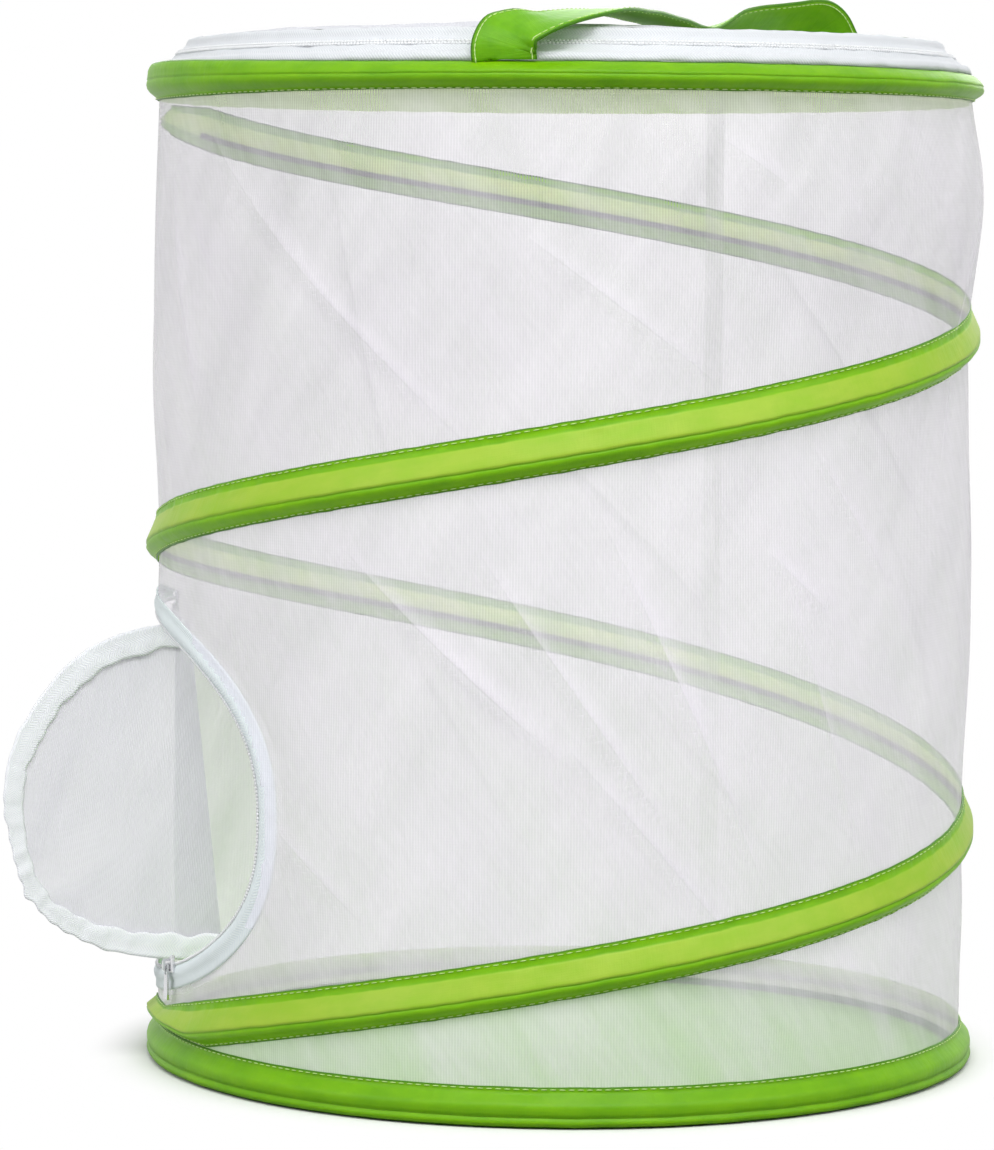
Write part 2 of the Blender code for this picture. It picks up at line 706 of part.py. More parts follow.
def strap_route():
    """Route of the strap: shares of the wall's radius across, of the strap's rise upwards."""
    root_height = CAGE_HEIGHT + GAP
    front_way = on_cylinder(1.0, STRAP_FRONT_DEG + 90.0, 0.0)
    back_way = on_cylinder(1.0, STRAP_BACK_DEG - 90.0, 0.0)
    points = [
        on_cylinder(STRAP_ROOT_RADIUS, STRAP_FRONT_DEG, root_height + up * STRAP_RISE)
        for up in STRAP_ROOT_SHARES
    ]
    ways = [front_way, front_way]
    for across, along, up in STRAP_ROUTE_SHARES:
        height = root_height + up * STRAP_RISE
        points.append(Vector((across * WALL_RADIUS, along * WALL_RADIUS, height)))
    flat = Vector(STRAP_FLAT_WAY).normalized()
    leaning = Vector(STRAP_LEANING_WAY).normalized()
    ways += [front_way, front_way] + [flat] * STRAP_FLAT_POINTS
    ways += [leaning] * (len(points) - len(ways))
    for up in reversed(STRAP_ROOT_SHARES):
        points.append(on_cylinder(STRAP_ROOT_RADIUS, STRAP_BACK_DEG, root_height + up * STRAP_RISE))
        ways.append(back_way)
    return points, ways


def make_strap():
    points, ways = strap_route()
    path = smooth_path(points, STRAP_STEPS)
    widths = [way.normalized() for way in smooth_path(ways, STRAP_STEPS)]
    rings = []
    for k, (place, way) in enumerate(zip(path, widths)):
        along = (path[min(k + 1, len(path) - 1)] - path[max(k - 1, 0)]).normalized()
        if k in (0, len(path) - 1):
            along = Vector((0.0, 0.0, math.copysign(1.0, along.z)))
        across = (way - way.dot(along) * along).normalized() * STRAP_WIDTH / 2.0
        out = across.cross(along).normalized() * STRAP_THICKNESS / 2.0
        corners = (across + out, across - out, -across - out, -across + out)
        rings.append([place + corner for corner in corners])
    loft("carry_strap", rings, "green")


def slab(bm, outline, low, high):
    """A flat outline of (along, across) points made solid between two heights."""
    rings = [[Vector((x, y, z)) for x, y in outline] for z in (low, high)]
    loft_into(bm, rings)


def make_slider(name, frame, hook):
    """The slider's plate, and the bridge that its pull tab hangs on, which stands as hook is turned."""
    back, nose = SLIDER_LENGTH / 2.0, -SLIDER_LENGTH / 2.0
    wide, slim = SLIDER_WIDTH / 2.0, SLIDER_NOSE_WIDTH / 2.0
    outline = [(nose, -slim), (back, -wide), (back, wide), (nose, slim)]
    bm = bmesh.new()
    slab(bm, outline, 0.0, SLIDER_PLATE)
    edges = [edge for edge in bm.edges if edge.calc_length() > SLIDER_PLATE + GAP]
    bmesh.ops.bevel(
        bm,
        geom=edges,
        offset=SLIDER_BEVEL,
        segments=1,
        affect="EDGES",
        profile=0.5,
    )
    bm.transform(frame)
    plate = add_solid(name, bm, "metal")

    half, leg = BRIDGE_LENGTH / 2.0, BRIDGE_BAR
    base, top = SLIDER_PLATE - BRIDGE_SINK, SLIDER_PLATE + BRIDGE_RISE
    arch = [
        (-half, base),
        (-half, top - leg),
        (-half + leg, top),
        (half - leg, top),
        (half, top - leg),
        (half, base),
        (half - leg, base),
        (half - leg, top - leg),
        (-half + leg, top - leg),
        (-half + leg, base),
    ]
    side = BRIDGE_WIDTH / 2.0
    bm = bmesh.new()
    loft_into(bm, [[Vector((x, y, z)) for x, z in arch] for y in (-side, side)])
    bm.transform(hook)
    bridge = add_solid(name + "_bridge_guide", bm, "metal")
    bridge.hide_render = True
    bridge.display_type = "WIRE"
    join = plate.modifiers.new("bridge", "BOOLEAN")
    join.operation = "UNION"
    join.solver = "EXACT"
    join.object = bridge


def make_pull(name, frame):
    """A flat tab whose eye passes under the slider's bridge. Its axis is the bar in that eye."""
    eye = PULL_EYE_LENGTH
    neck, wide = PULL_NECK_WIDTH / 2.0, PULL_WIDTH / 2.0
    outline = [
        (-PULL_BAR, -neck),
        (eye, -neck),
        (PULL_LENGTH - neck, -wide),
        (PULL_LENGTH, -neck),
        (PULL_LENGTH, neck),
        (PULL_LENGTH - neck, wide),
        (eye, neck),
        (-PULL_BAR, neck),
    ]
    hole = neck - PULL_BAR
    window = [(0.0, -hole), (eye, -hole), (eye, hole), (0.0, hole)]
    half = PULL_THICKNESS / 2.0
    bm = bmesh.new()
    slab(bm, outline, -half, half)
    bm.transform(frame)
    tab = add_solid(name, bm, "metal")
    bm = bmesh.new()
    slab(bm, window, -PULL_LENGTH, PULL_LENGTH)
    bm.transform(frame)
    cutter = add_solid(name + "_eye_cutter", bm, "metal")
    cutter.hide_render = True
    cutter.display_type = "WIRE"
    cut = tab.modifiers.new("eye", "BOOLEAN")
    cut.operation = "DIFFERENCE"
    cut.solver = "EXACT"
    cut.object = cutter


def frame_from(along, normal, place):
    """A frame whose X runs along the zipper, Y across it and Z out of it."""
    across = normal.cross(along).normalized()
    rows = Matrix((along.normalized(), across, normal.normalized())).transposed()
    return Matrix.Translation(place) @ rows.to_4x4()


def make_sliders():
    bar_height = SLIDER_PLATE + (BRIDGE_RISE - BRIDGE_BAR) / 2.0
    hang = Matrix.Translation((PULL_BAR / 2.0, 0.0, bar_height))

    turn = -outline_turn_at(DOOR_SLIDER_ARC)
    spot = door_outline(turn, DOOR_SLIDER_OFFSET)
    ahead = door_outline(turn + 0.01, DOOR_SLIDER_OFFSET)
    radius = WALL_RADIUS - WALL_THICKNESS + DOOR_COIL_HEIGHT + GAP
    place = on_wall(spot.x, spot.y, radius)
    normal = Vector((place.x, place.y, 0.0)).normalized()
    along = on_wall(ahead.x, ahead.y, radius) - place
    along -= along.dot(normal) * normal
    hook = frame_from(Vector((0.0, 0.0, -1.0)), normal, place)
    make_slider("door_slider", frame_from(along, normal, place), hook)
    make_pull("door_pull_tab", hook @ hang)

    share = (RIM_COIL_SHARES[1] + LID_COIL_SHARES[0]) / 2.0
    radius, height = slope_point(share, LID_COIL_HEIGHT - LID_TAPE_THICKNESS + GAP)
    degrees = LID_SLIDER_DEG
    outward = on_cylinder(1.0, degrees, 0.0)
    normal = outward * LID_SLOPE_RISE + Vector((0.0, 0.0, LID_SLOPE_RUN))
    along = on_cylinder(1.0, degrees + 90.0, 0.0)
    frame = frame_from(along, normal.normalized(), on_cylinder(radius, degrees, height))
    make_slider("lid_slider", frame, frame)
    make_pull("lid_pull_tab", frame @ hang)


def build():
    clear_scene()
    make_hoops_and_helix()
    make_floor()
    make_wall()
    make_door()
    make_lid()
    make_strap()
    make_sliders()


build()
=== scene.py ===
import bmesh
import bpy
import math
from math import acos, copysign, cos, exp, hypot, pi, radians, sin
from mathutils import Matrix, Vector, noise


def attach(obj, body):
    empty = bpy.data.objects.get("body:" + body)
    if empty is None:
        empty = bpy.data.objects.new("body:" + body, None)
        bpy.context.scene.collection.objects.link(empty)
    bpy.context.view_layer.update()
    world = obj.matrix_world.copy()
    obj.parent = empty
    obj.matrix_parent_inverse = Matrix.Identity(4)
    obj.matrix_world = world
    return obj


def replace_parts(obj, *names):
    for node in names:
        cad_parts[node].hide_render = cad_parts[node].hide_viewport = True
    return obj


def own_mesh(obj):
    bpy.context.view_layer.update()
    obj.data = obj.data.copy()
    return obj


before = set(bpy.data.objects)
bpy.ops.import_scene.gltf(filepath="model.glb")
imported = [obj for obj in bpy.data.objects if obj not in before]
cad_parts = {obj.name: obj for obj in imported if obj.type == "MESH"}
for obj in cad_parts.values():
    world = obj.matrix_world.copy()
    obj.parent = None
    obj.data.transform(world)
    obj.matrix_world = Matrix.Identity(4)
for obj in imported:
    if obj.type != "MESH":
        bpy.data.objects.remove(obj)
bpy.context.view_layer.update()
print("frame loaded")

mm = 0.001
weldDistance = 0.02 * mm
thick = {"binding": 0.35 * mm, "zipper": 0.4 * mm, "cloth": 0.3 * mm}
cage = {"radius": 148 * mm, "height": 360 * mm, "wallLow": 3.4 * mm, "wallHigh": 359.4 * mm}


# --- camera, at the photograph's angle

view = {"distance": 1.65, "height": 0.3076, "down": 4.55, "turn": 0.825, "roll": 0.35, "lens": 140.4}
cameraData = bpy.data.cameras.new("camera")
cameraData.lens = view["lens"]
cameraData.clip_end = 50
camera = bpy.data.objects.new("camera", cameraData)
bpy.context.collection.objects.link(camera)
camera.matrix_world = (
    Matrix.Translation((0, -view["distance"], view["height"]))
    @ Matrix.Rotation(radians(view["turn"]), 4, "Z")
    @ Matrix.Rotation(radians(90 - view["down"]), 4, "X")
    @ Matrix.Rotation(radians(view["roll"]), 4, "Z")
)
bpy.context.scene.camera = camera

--

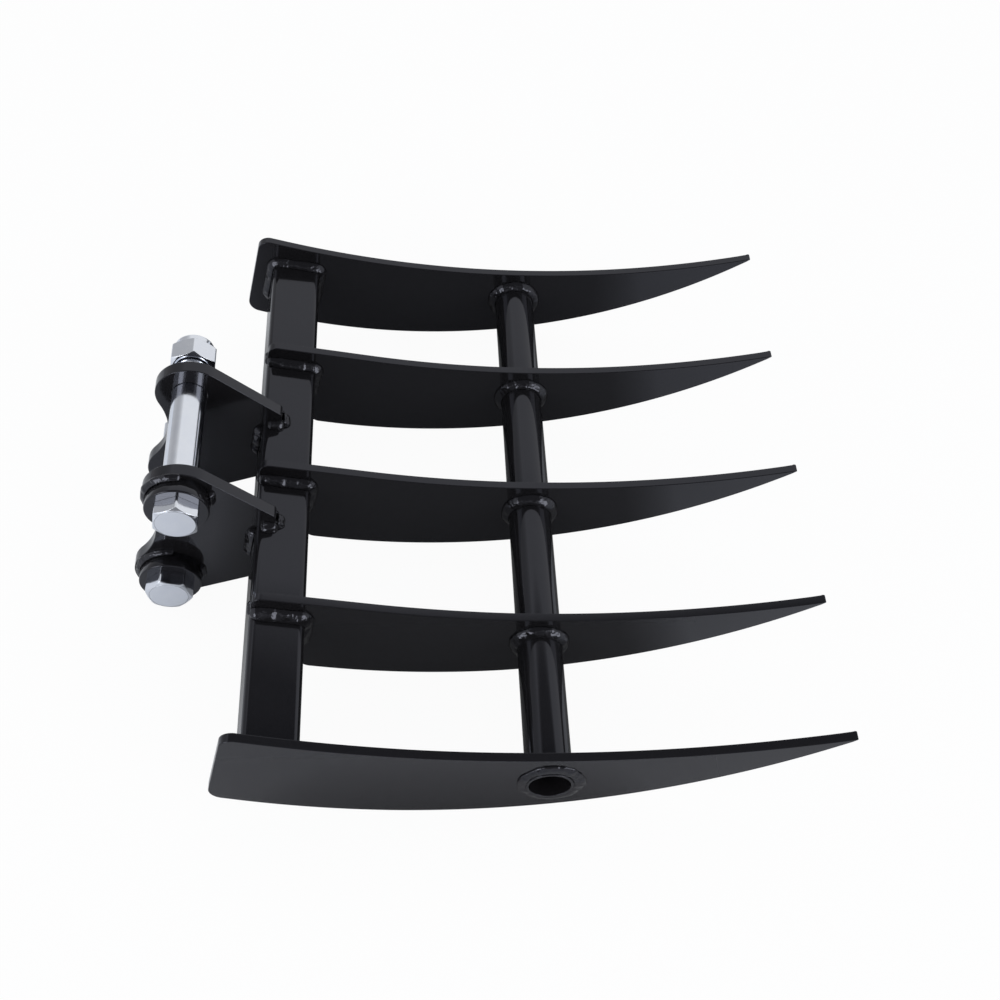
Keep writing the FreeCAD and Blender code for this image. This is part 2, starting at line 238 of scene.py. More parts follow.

• **Written request**
Among the records above, extract exactly the lines from the line with "share = (RIM_COIL_SHARES[1]" to the line with "obj.parent = empty", both lines included, and leave out the rest.

• **Full output**
    share = (RIM_COIL_SHARES[1] + LID_COIL_SHARES[0]) / 2.0
    radius, height = slope_point(share, LID_COIL_HEIGHT - LID_TAPE_THICKNESS + GAP)
    degrees = LID_SLIDER_DEG
    outward = on_cylinder(1.0, degrees, 0.0)
    normal = outward * LID_SLOPE_RISE + Vector((0.0, 0.0, LID_SLOPE_RUN))
    along = on_cylinder(1.0, degrees + 90.0, 0.0)
    frame = frame_from(along, normal.normalized(), on_cylinder(radius, degrees, height))
    make_slider("lid_slider", frame, frame)
    make_pull("lid_pull_tab", frame @ hang)


def build():
    clear_scene()
    make_hoops_and_helix()
    make_floor()
    make_wall()
    make_door()
    make_lid()
    make_strap()
    make_sliders()


build()
=== scene.py ===
import bmesh
import bpy
import math
from math import acos, copysign, cos, exp, hypot, pi, radians, sin
from mathutils import Matrix, Vector, noise


def attach(obj, body):
    empty = bpy.data.objects.get("body:" + body)
    if empty is None:
        empty = bpy.data.objects.new("body:" + body, None)
        bpy.context.scene.collection.objects.link(empty)
    bpy.context.view_layer.update()
    world = obj.matrix_world.copy()
    obj.parent = empty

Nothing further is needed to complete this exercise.